# Stubby 750 Lathe



## Naxie (3 Mar 2013)

.


Hi All, my uncle and I have been asked by the family of a recently deceased club member to arrange the selling of all of his tools and equipment. We are working our way through the many items and selling them on to other club members and friends of friends etc. no problem there. 

He had though amongst other lathes, a Stubby 750 which is quite a specialist thing, http://www.johnjordanwoodturning.com/Jo ... tubby.html . We wondered if anybody on the forums were interested or knew of any company that would come and give us a fair price for it. We are not expecting top dollar as it were, but obviously don't want to see his family ripped off either. Has anybody any idea of what a fair price would be even?

I wish I had the room and money for it myself, it certainly looks a quality bit of kit! Has anyone used one themselves?

Many thanks in advance for any advice,

Ed


----------



## adidat (3 Mar 2013)

Hi Ed

a quick Google didn't bring up any sites selling this item, but someone selling one on a forum in the state's for $5000 so about £3300, I'm am unaware to its condition or age but a rough guide would be 2/3 the original price. It is unlikely a dealer will give you a fair price as this is a specalist item that will take time to sell, also a dealer will want to make twice what he is paying you. Your best bet is eBay with high reserve.

adidat


----------



## Naxie (3 Mar 2013)

.

Thanks for the info Adidat, we were thinking the eBay route might be the way to go. We are going back to the house on Tuesday to sort out some more stuff so I can give it a wipe down and get some pictures taken. I think I might even sneak a go on it (just to make sure its in good working order you understand  )

The advice on price really helps, thanks again,

Ed


----------



## boysie39 (4 Mar 2013)

Naxie":32rpxu6x said:


> .
> 
> Thanks for the info Adidat, we were thinking the eBay route might be the way to go. We are going back to the house on Tuesday to sort out some more stuff so I can give it a wipe down and get some pictures taken. I think I might even sneak a go on it (just to make sure its in good working order you understand  )
> 
> ...



ED , it would help if you could list what what is being sold in the lathe package .(chucks ,faceplates ,etc.) also spindle thread , I think there is a Lady turner in the UK who uses and did promote the Stubby.

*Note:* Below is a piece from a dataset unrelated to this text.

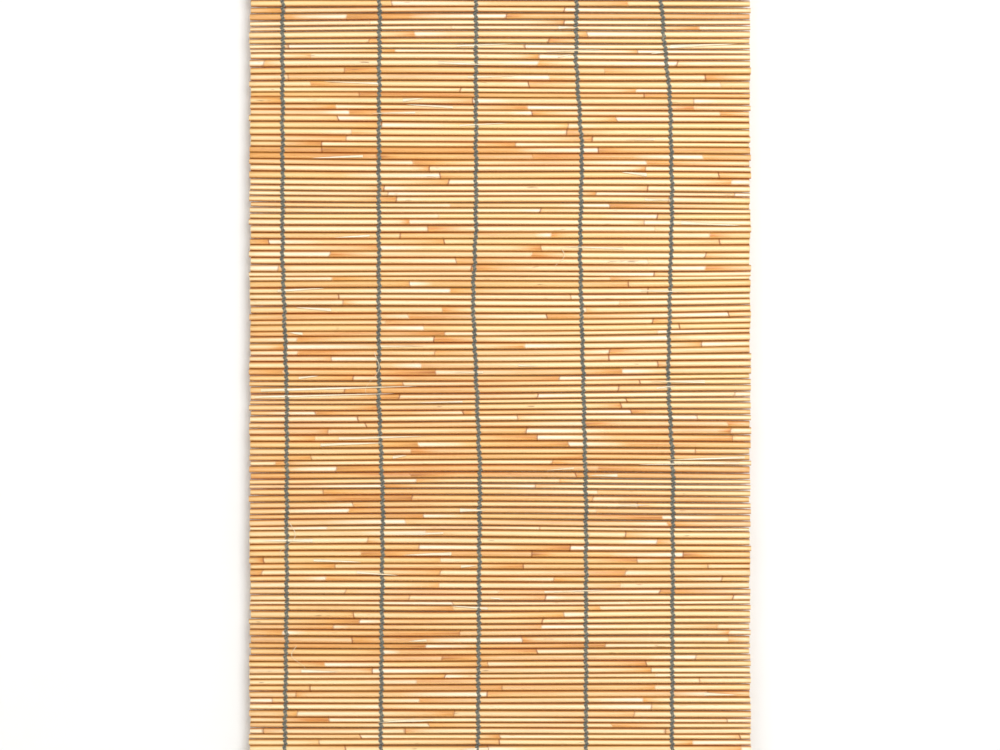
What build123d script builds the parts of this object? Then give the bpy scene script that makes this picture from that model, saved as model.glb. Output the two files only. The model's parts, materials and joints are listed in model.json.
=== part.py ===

I just can't think of her name at the mo .


----------



## Paul.J (4 Mar 2013)

HERE is the company that made the Stubby lathes but looks like they were trying to sell the business on so not sure if they are still been made.
I nearly had a Stubby 750 meself but i would have had to import it from Australia which was gonna cost too much so went for the Vicmarc which i could buy localish to me at the time.
The Stubbys have a good reputation and quite a few top turners use them,or used to??


----------



## Paul.J (4 Mar 2013)

boysie39":4zs0opwc said:


> Naxie":4zs0opwc said:
> 
> 
> > .
> ...


Would that be Margaret Garrard Eugene?
She was one of only two turners in the UK Omega put me in touch with at the time who owned Stubbys.


----------



## boysie39 (4 Mar 2013)

Paul J, yes she was the Lady mentioned ,also a Lady which I am almost sure was a M/S Arlott . On this name I waive the wording of my signature , :lol: :lol:


----------



## Naxie (4 Mar 2013)

.


Thanks for the link and info Paul J, I'll head over there and give it a read!

Eugene, we are not really sure as yet of what to put together as a package, we are back at the property tomorrow (Tuesday) for a bit of a sort out. There is an unbelievable amount of stuff there to sort through but we should have a better idea tomorrow evening!

Thanks again everyone for taking the time to read and reply, we will keep you informed!

Kind Regards,

Ed and Vic


----------